- Founded: September 7, 1931; 94 years ago Kansas State University
- Type: Service and Social
- Affiliation: Independent
- Status: Active
- Emphasis: 4-H
- Scope: Regional
- Colors: Shamrock Green and White
- Symbol: Shamrock
- Philanthropy: 4-H, FFA
- Chapters: 2 active, 6 installed
- Headquarters: 2067 Carter Avenue St. Paul, Minnesota 55108 United States

= Clovia (sorority) =

American collegiate sorority

Clovia is an American women's sorority founded at Kansas State University in 1931. It was originally based on 4-H affinity.

==History==
In 1930, a group of former 4-H members, women who had enrolled at the school now known as Kansas State University, met often for friendship and the continuation of relationships they shared from their years in the agricultural club. The following summer, in 1931, plans began in earnest to create an organization for themselves and similar collegians who had a 4-H affinity with the aim of teaching cooperative living and providing mutual support. They secured a campus home to live in and determined a name for the new group, with the organizing meeting held on .

The founders were Wilma Cook Creed, Lucille Nagel Fredrickson, Emma Manchester Meyer, Mary Landvardt Peterson, Mary Jordan Regnier, Jessie Dean Thacheray, and Ellen Blair Welsh.

From the beginning, Clovia's Mission was established with the following four principles:

- To bind together all our members in a sincere and enduring sisterhood and to promote a spirit of sociability and good fellowship among the 4-H women students at Kansas State University
- To bring out the best qualities in one another through precept, example, and friendly criticism
- To lend one another every honorable means of assistance and encouragement throughout life
- To provide happy, adequate, and economical living conditions for all our members

The sorority expanded slowly with the addition of a similarly themed local chapter at the University of Minnesota, called Sigma Phi Eta, joining in 1937. In 1939 this chapter formalized a name change by becoming the Beta chapter of Clovia, with its parent chapter adopting the name of Alpha chapter. Scattered yearbook references note that the National 4-H Foundation was involved in coordinating the formation of chapters. Four additional chapters have been formed in the decades since that start.

The cooperative nature of the sorority appears to have distinguished it from other Greek Letter Organizations, where several chapters identified their reason for formation being that their low-cost, cooperative model was cheaper than competing dorms, general sororities, or other living arrangements. Today, the Alpha of Clovia chapter operates as a co-op. Rather than a social sorority, Clovia calls itself a "Service and Social" organization.

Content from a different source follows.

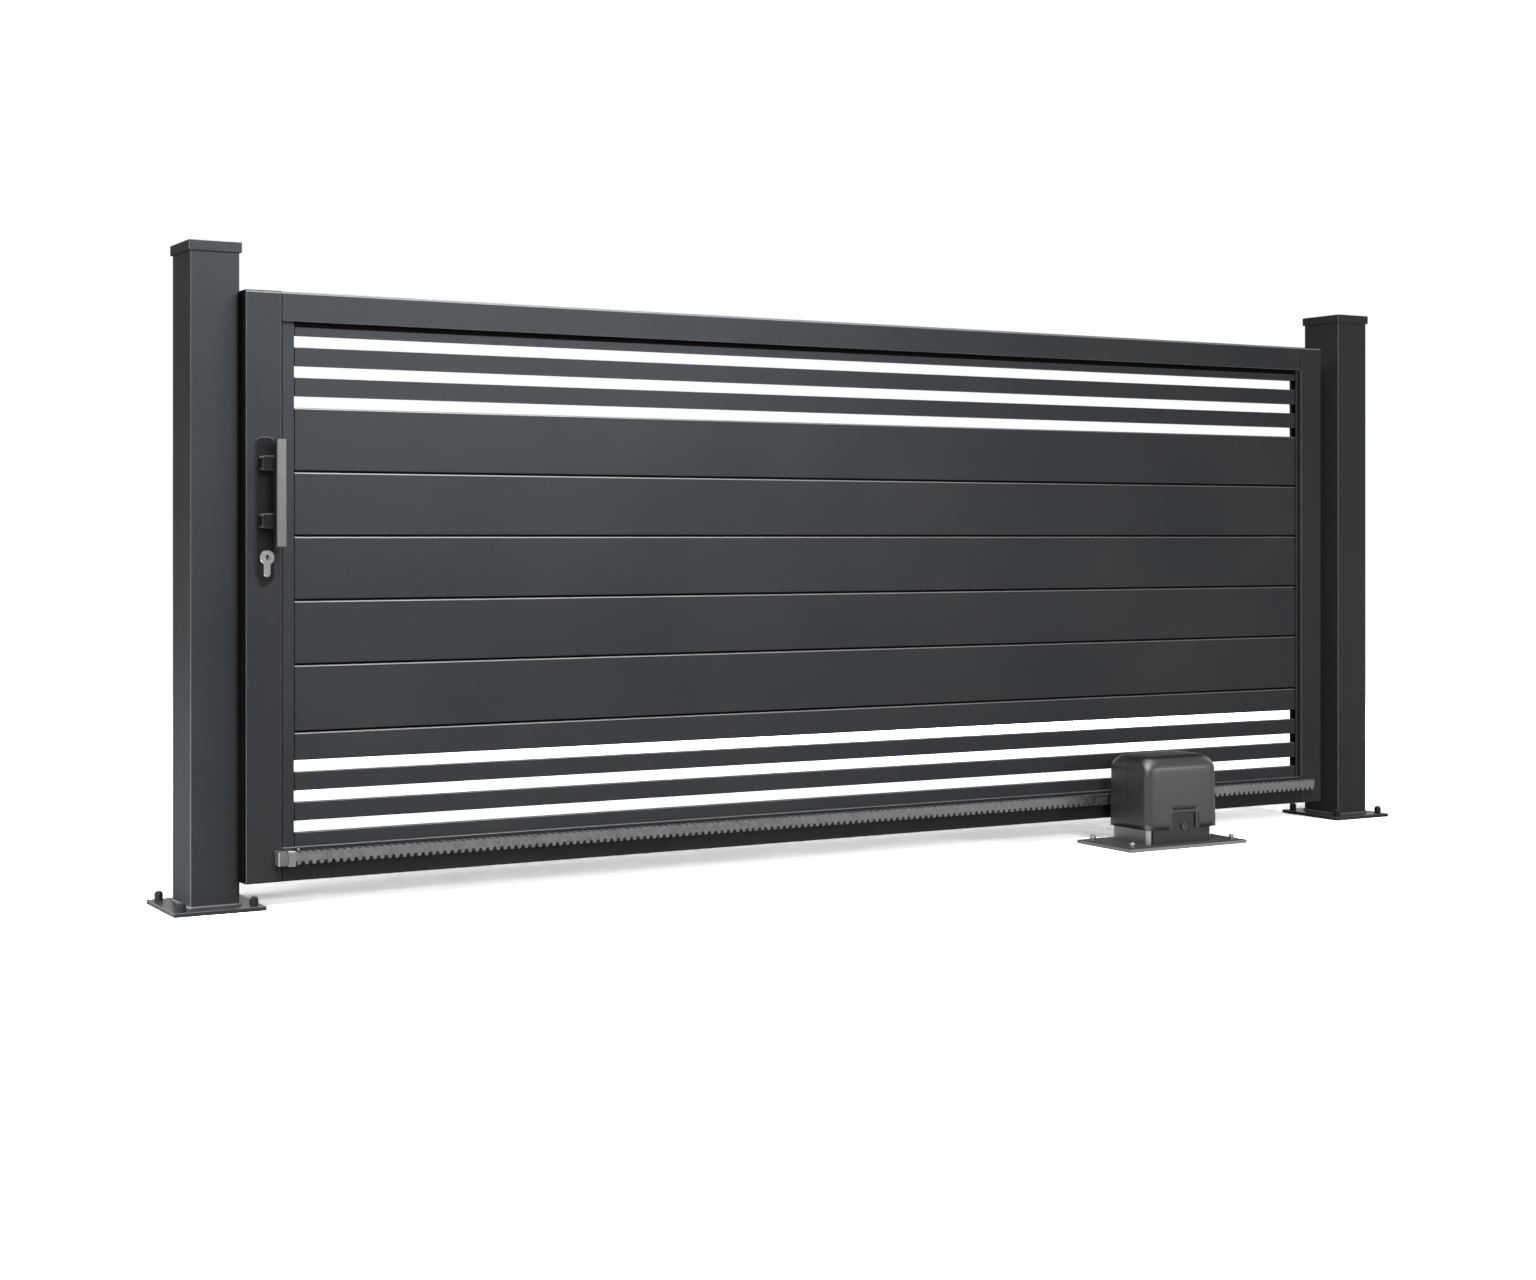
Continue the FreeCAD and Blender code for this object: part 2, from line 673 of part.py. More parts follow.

Each of the two surviving chapters manages its affairs directly with a shared history. Both have chapter homes that are owned by their alumni associations. Occasional meetings are held on a rotating basis.

In 2016, the Alpha of Clovia chapter revised its constitution to operate as a 4-H-themed cooperative house. The Beta of Clovia chapter has a more visible sorority program, although it does not caucus with the campus Panhellenic. But it presents multiple events each year in conjunction with the nearby fraternities and sororities present on the St. Paul, or Agricultural campus of the University of Minnesota.

==Symbols==
Regnier was the designer of the Clovia crest and its official pin. The name, Clovia, was a suggestion from a Kansas State professor of the Greek language. Clovia is a Greek word for the clover plant. The sorority's colors are shamrock green and white.

==Philanthropy==
Both chapters of Clovia support local philanthropies, including the 4-H and the National FFA Organization (FFA).

==Chapters==
Seven chapters of Clovia were formed. As a naming convention, chapters were consistently referenced by both their chapter designation and the name of the national organization, thus Alpha of Clovia, Beta of Clovia, Gamma of Clovia, etc. Two chapters remain active. Active chapters are noted in bold, inactive chapters are in italics.

| Chapter | Charter date and range | Institution | Location | Status | Ref. |
|---|---|---|---|---|---|
| Alpha of Clovia | September 7, 1931 | Kansas State University | Manhattan, Kansas | Active |  |
| Beta of Clovia | May 7, 1939 | University of Minnesota | Saint Paul, Minnesota | Active |  |
| Clovia (colony) | 1941–1943 ? | Bowling Green University | Bowling Green, Ohio | Inactive |  |
| Gamma of Clovia | February 7, 1954 – 1955 | University of Nebraska | Lincoln, Nebraska | Inactive |  |
| Delta of Clovia | February 25, 1968 – 1976 | Minnesota State University | Mankato, Minnesota | Inactive |  |
| Epsilon of Clovia | February 26, 1977 – 1994 | Fort Hays State University | Hays, Kansas | Inactive |  |
| Zeta of Clovia | March 8, 2003 – 2007 | University of Minnesota Crookston | Crookston, Minnesota | Inactive |  |

== Alumnae society ==
The surviving chapters have active alumni associations. Every year they organize a Clovia Marketplace to sell handmade craft items for the benefit of scholarships.